Example 3 – 2022 costings

A recent comparison of supply of one beam in glulam (140 x 400 x 6200mm) vs the equivalent strength beam in steel (254 x 146 x 31 UB) yields costs as follows:

Steel                 £370

Glulam             £322

In this case we can say that glulam is the cheaper option, even without the additional costs on the steel of boxing in and fixing the joists.

Glulam is competitive with steel on the beam only comparisons, it’s the fabrication of joints that make the glulam structures describe above more expensive. However, as glulam joints and designs are refined (as steel frame portals have been over many decades), we think the prices of glulam frame buildings will become more competitive over time.


Which is the most sustainable?

Glulam’s main component is of course wood, which can be sourced from sustainable and locally grown sources to help keep the carbon cost of a project down (see our blog on low embodied carbon). Steel on the other hand is mined and subsequently put through to high energy demand manufacturing processes.

We cover ‘Cradle-to-Gate’ embodied equivalent carbon dioxide emissions for both materials on our environmental benefits page. 

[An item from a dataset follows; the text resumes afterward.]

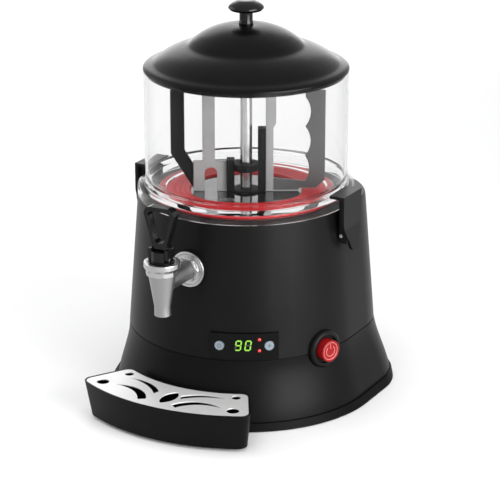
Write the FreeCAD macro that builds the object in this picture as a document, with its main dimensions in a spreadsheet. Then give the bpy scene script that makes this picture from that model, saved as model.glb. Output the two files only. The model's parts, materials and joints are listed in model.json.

Is glulam as strong as steel?

Yes, in fact when you examine the strength to weight ratio, glulam is around 3 times stronger than steel! Apart from the obvious, this also means it’s a beneficial material to work with when installing structures – manoeuvring beams into a roof space for example or craning large elements become more feasible. Another advantage of this is that you can have smaller foundations due to the reduced weight of a frame.

Steel does have a much higher allowable stress, so steel members tend to be smaller than the equivalent glulam member, but the glulam is usually lighter. Please refer to our load span tables for more information.

We’ve a rule of thumb that the glulam needed to do the equivalent job of a steel is between 1.5 times and 2 times the depth, so if headroom is tight sometimes steel is the better option.